Of course, this happens all the time in Hollywood. It used to work, too, back when we still had stars. Unsurprisingly, veterans like Jackson and Oldman fare better than their younger costars when left to their own devices with such limp material, but everyone is hung out to dry. There’s no use trying to assign blame. As Kincaid rhetorically asks Bryce: “Who is more wicked, he who kills evil motherfuckers, or he who protects them?”

Director Patrick Hughes (“The Expendables 3”) also boarded this ill-fated ship just as it was about to shove off to sea, but he deserves credit for trying to steer things to safety. The movie achieves a genuine sense of momentum as it bulldozes its westward path, and the second half strings together a few resourceful action sequences that boast a destructive pizazz on par with “Atomic Blonde,” even if they’re a bit short on style. A chase scene along the Amsterdam canals is a blast even before someone busts out a rocket launcher, and the hand-to-hand fighting only gets gnarlier as it goes along. Nearly every stunt is kissed with the ineffable fakeness of cheap CG, but that’s not too much of a buzzkill in a film that wants to feel even more cartoonish than it does.

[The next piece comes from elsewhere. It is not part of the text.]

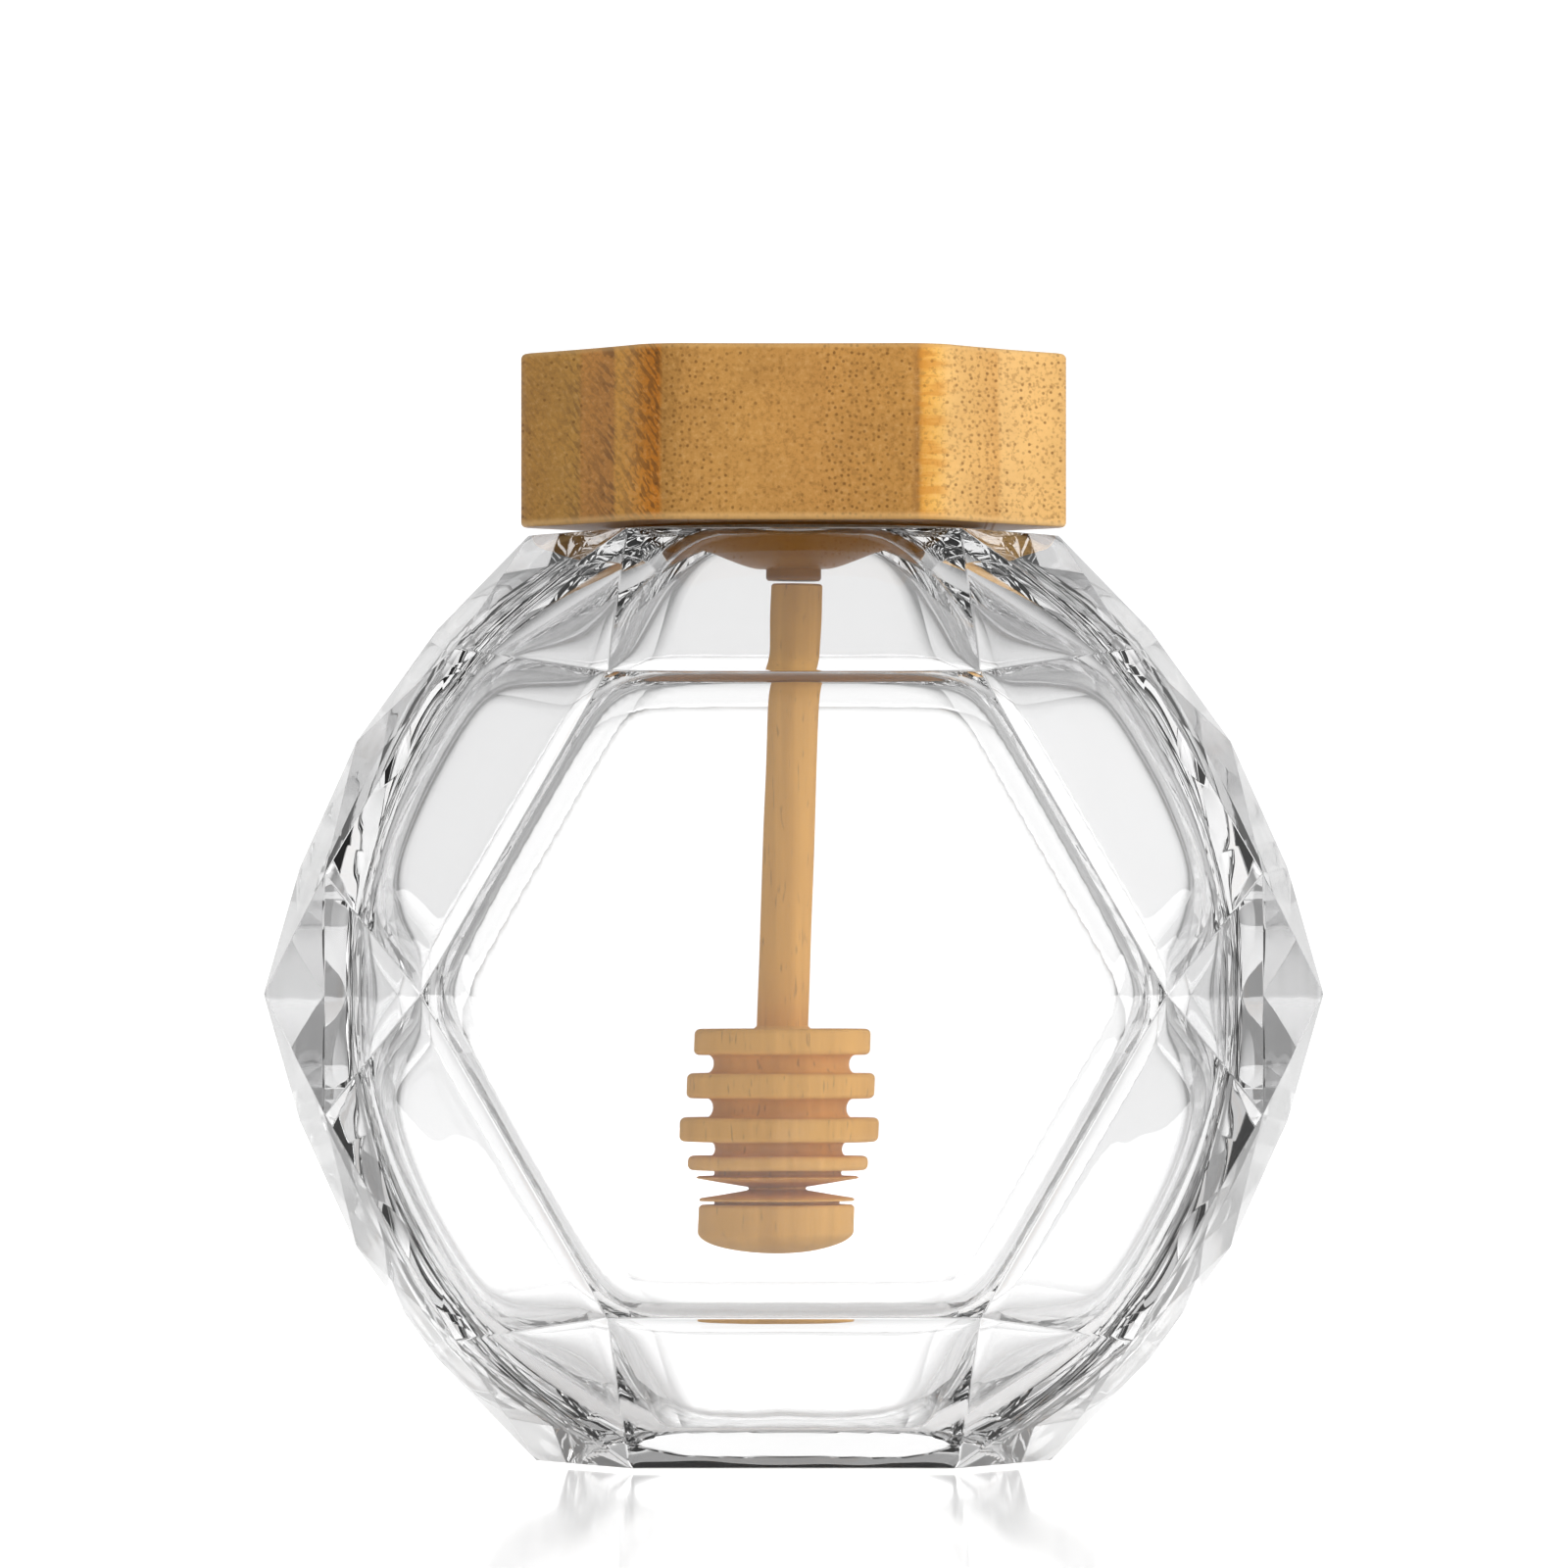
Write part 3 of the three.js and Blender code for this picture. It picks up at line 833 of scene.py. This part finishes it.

There’s something fun buried under all this nonsense, as “The Hitman’s Bodyguard” is consistently at its best when it hints at a colorful “John Wick”-like underworld where love is forged with violence and jail is just a place to relax between movies. But this late summer whiff is way too timid to actually do any digging — it doesn’t even get its hands dirty. Instead it just has Samuel L. Jackson swear a lot, it has Ryan Reynolds make the Ryan Reynolds face, and it wastes a perfectly good opportunity to remind us that boring isn’t always best. It wants to become a franchise too badly to risk anything as a film, so it settles for basic cable filler with an HBO vocabulary.

“Motherfucker” can mean a lot of things. In this context, it means that you should probably see something else.

Grade: C-

“The Hitman’s Bodyguard” opens in theaters on August 18.